Optimism and Distrust

Given the fact that Millennials were left with an economy short on opportunity and rife with hardship, it is unsurprising that they exhibit lower levels in social trust than any other age group.

Only 19 percent of Millennials say that most people can be trusted, compared to 31 percent of people in Generation X and 40 percent of Baby Boomers who feel the same way.

The fact that Millennials are the most ethnically diverse generation in American history (43 percent are non-white) might contribute to their caginess.

According to a 2007 Pew study, minorities and low-income adults experienced lower levels of social trust than any other demographic segment.

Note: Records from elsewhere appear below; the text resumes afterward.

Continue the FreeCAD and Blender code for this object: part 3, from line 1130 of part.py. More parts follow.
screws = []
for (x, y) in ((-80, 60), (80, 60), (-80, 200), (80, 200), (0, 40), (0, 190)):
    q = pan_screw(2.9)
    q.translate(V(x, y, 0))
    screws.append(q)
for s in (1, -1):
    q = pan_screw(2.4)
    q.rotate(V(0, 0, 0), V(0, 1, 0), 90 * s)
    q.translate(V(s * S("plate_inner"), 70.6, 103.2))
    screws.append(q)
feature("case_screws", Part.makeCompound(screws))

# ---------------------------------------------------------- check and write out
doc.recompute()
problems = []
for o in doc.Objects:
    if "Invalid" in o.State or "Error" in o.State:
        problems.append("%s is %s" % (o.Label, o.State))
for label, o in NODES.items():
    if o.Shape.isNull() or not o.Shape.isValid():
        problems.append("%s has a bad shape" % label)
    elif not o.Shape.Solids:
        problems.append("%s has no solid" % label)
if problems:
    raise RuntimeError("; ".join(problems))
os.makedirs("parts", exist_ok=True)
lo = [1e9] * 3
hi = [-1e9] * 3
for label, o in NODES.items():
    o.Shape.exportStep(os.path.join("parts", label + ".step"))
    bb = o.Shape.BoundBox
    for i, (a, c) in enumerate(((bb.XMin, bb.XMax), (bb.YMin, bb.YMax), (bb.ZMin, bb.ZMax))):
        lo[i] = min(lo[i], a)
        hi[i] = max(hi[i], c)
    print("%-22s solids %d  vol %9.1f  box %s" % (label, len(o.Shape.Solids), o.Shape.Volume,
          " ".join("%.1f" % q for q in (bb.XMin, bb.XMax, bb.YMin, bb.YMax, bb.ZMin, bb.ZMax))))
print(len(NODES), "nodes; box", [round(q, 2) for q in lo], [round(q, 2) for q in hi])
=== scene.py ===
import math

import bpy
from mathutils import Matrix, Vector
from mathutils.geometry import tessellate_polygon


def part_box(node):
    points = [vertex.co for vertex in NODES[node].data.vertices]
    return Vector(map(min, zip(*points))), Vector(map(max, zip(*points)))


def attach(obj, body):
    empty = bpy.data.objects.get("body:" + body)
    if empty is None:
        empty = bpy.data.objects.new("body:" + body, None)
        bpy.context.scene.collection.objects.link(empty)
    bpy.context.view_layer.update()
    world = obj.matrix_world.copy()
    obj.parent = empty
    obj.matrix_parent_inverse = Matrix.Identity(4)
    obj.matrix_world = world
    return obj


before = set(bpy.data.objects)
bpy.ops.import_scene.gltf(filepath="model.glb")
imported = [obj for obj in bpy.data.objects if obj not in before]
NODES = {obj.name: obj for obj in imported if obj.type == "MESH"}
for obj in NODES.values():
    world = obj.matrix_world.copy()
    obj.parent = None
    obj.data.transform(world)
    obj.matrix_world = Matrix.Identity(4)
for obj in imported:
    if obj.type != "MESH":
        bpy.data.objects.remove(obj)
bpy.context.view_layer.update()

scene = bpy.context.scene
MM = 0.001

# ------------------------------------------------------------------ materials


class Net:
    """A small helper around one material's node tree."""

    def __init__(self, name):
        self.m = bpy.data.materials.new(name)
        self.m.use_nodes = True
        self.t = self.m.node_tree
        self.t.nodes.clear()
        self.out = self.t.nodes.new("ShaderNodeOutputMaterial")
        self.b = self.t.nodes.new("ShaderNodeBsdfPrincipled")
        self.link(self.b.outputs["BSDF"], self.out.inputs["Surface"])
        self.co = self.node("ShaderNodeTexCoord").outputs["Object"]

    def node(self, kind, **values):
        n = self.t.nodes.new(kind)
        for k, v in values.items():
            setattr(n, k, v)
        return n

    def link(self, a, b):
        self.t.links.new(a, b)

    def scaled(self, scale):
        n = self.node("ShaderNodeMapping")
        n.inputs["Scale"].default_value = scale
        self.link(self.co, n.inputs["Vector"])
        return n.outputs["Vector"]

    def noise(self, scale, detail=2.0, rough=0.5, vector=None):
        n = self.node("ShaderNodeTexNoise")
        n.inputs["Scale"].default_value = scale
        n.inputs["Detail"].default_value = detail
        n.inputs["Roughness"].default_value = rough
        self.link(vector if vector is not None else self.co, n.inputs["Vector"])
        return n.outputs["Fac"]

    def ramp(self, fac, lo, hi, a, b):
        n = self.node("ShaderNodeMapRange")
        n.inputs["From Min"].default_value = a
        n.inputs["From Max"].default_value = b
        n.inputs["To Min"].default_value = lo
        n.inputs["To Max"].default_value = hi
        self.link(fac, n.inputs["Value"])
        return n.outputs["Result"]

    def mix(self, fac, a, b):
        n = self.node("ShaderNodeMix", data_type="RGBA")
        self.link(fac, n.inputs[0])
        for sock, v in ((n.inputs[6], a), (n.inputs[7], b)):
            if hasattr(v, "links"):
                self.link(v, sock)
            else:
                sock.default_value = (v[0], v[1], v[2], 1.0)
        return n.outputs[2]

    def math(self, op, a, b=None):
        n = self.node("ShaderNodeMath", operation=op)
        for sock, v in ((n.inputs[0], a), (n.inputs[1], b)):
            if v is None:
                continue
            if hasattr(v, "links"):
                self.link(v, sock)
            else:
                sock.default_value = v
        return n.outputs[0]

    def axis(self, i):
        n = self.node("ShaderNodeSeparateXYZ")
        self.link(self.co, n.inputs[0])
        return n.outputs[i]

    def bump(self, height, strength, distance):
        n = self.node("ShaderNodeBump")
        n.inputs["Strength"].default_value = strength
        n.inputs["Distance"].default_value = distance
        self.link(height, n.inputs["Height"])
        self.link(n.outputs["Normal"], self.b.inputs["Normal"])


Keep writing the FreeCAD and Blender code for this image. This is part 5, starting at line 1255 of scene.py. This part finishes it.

Relying on this and other findings, sociologists have claimed that populations who feel vulnerable or disadvantaged for one reason or another view blind faith as a perilous venture.

Regardless of their diminished confidence in people and institutions, Millennials hold the same favorable views on big business and the role of government as older adults.

It’s their faith in these institutions that helps elevate their shared optimism for America’s future, with 49 percent of Millennials believing that the nation’s best days still lie ahead.

Comparatively, only 42 percent of Gen Xers and 44 percent of Baby Boomers share the same optimistic view.

It is from that hopefulness for a better future that Millennials will reshape society. They do not embrace the belief that the social security and other government safety nets will be available to them in adulthood.

They embrace self-reliance and shun idealism. They are inspired by the belief that they can be the conduit for change, refusing to wait for others to request their participation in helping to bring it about.

Millennials might have entered adulthood at an incredibly disadvantageous time, but when considering their attitudes, principles and high levels of ambition, it might be a safe bet to join them in the belief that America has yet to experience its greatest moment in history.